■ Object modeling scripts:
=-=-=-=-=

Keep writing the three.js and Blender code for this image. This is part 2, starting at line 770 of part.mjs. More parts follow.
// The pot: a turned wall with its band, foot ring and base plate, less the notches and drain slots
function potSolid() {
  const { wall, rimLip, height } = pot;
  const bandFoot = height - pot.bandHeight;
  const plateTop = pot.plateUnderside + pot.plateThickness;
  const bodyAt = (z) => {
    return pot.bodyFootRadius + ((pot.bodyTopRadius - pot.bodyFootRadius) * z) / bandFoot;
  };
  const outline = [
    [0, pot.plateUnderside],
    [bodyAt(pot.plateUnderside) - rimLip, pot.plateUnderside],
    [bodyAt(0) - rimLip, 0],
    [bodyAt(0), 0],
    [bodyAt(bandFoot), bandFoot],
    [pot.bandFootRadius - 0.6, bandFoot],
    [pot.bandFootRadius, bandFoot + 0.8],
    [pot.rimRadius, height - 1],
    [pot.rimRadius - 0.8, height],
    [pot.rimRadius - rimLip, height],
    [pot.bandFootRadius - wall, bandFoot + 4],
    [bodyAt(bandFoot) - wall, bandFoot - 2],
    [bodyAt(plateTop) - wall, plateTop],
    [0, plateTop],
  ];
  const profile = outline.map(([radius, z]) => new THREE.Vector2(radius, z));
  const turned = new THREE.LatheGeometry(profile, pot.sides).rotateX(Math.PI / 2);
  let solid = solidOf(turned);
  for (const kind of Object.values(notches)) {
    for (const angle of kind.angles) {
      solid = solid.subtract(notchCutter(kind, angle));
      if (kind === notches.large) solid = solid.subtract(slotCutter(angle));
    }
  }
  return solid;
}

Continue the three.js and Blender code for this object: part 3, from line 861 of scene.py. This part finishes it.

=-=-=-=-=

■ WHAT NEEDS TO BE DONE:
Give back the whole listing, word for word.

■ TASK OUTPUT:
Keep writing the three.js and Blender code for this image. This is part 2, starting at line 770 of part.mjs. More parts follow.
// The pot: a turned wall with its band, foot ring and base plate, less the notches and drain slots
function potSolid() {
  const { wall, rimLip, height } = pot;
  const bandFoot = height - pot.bandHeight;
  const plateTop = pot.plateUnderside + pot.plateThickness;
  const bodyAt = (z) => {
    return pot.bodyFootRadius + ((pot.bodyTopRadius - pot.bodyFootRadius) * z) / bandFoot;
  };
  const outline = [
    [0, pot.plateUnderside],
    [bodyAt(pot.plateUnderside) - rimLip, pot.plateUnderside],
    [bodyAt(0) - rimLip, 0],
    [bodyAt(0), 0],
    [bodyAt(bandFoot), bandFoot],
    [pot.bandFootRadius - 0.6, bandFoot],
    [pot.bandFootRadius, bandFoot + 0.8],
    [pot.rimRadius, height - 1],
    [pot.rimRadius - 0.8, height],
    [pot.rimRadius - rimLip, height],
    [pot.bandFootRadius - wall, bandFoot + 4],
    [bodyAt(bandFoot) - wall, bandFoot - 2],
    [bodyAt(plateTop) - wall, plateTop],
    [0, plateTop],
  ];
  const profile = outline.map(([radius, z]) => new THREE.Vector2(radius, z));
  const turned = new THREE.LatheGeometry(profile, pot.sides).rotateX(Math.PI / 2);
  let solid = solidOf(turned);
  for (const kind of Object.values(notches)) {
    for (const angle of kind.angles) {
      solid = solid.subtract(notchCutter(kind, angle));
      if (kind === notches.large) solid = solid.subtract(slotCutter(angle));
    }
  }
  return solid;
}

Continue the three.js and Blender code for this object: part 3, from line 861 of scene.py. This part finishes it.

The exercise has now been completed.